- Developer: The Secret Games Company
- Engine: Unity ;
- Platforms: Windows; Mac OS X;
- Release: 24 October 2016
- Genres: Adventure; RPG;
- Mode: Single-player ;

= Kim (video game) =

2016 adventure video game

Kim is an adventure role-playing video game developed by British independent developer The Secret Games Company, based on the novel of the same name by Rudyard Kipling. The game allows the player to take control of the novel's young hero, the teenage beggar Kim, as he begins his practical training as a field agent working for British intelligence in "The Great Game". Along the way, Kim meets an aged Tibetan lama and adopts him as his traveling companion, joining his search for a spiritual river of healing. Carry secret messages for Mahbub Ali the charismatic horse trader and undercover British agent, dicker for food with street vendors, collect maps to speed your travel, and experience the wonder of the "te-rain" that connects British India from Lahore to Benares.

== Gameplay ==
Source:

The game's open-world format encourages players to explore at their own pace, either following the plot of Kipling's novel through a series of quests or charting their own path among the lively cities, roads, and countryside of India. Players gain and lose merit for their choices on the road, and can also increase their score by winning the good opinion of the game's major NPCs. The game ends once Kim reaches manhood at the age of 18.

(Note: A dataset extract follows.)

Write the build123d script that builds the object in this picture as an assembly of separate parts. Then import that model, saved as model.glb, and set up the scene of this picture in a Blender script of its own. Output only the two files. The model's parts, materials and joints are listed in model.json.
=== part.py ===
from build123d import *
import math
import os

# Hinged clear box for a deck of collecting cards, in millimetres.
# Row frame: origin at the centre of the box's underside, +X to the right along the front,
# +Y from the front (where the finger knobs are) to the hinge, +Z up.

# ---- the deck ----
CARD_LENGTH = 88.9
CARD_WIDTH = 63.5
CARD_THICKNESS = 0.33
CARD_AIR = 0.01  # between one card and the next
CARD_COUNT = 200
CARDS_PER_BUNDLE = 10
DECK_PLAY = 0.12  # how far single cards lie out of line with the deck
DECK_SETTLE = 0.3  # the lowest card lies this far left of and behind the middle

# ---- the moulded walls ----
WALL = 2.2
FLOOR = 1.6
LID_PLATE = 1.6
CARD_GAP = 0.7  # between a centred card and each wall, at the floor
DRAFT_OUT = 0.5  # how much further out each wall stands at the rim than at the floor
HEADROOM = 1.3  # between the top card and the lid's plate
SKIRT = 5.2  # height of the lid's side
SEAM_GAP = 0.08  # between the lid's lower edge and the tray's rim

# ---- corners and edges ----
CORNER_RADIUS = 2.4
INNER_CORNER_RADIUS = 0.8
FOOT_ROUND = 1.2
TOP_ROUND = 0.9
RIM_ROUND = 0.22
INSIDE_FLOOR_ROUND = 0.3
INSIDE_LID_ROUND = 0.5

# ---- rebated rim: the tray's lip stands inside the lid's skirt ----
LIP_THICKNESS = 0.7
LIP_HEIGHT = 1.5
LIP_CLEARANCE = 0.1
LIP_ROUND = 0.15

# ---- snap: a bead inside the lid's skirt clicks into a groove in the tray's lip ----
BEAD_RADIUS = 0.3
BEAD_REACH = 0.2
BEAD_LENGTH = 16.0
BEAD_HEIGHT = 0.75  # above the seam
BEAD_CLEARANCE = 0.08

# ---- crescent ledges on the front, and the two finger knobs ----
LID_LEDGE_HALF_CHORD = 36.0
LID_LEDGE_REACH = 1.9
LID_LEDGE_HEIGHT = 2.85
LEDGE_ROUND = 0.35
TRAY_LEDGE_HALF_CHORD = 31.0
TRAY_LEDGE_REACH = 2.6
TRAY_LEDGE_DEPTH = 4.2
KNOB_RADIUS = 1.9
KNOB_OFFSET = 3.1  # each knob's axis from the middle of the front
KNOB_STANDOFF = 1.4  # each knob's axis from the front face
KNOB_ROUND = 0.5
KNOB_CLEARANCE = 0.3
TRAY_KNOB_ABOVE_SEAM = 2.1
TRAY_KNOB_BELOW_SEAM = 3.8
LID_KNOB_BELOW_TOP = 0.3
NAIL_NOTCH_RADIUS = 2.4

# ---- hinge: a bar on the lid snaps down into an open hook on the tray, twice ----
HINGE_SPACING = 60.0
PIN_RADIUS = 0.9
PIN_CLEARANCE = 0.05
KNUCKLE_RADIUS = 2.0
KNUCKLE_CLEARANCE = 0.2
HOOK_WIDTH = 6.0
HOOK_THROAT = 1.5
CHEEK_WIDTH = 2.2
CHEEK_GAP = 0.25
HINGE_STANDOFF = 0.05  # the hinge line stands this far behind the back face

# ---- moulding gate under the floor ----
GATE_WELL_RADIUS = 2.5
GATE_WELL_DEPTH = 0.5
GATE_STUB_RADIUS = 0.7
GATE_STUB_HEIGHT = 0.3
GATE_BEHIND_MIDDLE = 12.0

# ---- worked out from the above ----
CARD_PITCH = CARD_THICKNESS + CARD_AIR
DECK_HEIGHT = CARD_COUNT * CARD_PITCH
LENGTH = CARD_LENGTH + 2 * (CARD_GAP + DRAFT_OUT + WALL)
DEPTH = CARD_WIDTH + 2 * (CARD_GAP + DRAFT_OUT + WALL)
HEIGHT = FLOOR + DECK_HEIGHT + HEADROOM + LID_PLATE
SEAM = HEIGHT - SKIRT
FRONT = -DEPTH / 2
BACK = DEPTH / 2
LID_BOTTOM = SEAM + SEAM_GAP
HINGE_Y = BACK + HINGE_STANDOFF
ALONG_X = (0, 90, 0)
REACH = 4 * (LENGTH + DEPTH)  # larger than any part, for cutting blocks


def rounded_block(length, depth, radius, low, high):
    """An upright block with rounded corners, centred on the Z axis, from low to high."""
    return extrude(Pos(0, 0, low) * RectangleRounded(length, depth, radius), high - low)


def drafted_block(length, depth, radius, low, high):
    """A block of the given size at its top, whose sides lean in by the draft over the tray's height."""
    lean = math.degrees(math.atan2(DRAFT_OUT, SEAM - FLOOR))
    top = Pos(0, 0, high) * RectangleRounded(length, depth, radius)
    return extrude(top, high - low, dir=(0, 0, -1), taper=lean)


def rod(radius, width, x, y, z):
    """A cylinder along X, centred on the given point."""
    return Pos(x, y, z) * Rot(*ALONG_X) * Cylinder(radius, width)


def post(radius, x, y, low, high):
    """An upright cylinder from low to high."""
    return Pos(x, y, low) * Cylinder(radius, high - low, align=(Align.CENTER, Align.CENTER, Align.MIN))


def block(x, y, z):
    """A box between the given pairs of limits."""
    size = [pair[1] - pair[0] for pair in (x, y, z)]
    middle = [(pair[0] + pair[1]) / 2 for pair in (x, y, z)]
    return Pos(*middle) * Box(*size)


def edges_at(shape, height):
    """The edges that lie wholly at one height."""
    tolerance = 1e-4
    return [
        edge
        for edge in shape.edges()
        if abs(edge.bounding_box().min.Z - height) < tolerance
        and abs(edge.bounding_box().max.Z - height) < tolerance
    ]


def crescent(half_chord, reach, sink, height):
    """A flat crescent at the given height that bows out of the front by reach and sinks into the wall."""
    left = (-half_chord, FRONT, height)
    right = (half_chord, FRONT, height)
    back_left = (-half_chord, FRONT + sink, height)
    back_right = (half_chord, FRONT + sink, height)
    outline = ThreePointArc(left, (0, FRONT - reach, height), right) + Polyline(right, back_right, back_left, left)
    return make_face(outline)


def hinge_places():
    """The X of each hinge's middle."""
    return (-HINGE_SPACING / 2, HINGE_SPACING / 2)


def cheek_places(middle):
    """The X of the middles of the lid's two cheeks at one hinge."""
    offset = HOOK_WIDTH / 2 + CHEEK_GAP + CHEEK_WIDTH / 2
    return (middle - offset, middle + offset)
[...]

There is an element of stealth involved in some parts of the game, as attempting to break into a building or attacking an NPC will attract the attention of the police. Avoiding the sight lines of NPCs (pictured as cone-shaped patches of light) will ensure that the player's activities remain unnoticed. Being caught will result in a time penalty, advancing the player closer to the end-point of Kim's eighteenth birthday.

The player can acquire different suits of clothing, which unlock new options for interaction with NPCs and locations, and equip various period-relevant weapons such as the "Brown Bess" flintlock musket. Food and drink increase Kim's health and happiness, which decline over time more or less quickly depending on the player's choices; for example, travelling quickly on foot will sap health while costing a shorter amount of time, and purchasing sweets or other treats from a street vendor will increase Kim's happiness.

== Dialogue and environments ==
The game features passages quoted directly from Kipling's novel to populate the text-based NPC dialogue interactions and provide descriptions when the player enters newly-discovered locations. These location introductions also include period photographs of cities and major landmarks, while the game environments are 2.5D hand-painted town maps and procedurally generated countryside. The wide variety of NPCs which populate the world capture the cultural, social, and religious diversity in British colonial India, ranging from English policemen to Hindu merchants, Sikh letter writers, Muslim priests, and many more.

== Reception ==
Glitch Free Gaming praised Kim as "deep and intelligent," being characterized by "beautiful language," a "unique setting," and a "subtle and atmospheric" soundtrack, while noting the "time and investment" required to get into the game. The Idle Weekend podcast criticized the game's "intrusive" combat mechanics, contrasting them to the "personable" and "charming" quality of Kim's coming-of-age story, something that TechRaptor also alluded to, complaining that "the game has a lot of moving parts but most of them never seem to interact with each other."

Several other reviewers focused on the game's character as an adaptation of a classic literary work. Rock Paper Shotgun referenced Kipling's reputation as an orientalist writer, but saw the game as "channel[ing] much of the appeal of the novel," which is "charming and warm, open-minded even as it betrays a mind shaped by casual, offhanded racism." Gamasutra compared Kim to The Witcher 3 (which was released the year before [2015]) in that both games are adaptations of classic novels, and interviewed Jeremy Hogan (founder of The Secret Games Company) on the unusual decision to make a game based on a British novel more than a century old.

Kim was nominated as a finalist at Indiecade 2017.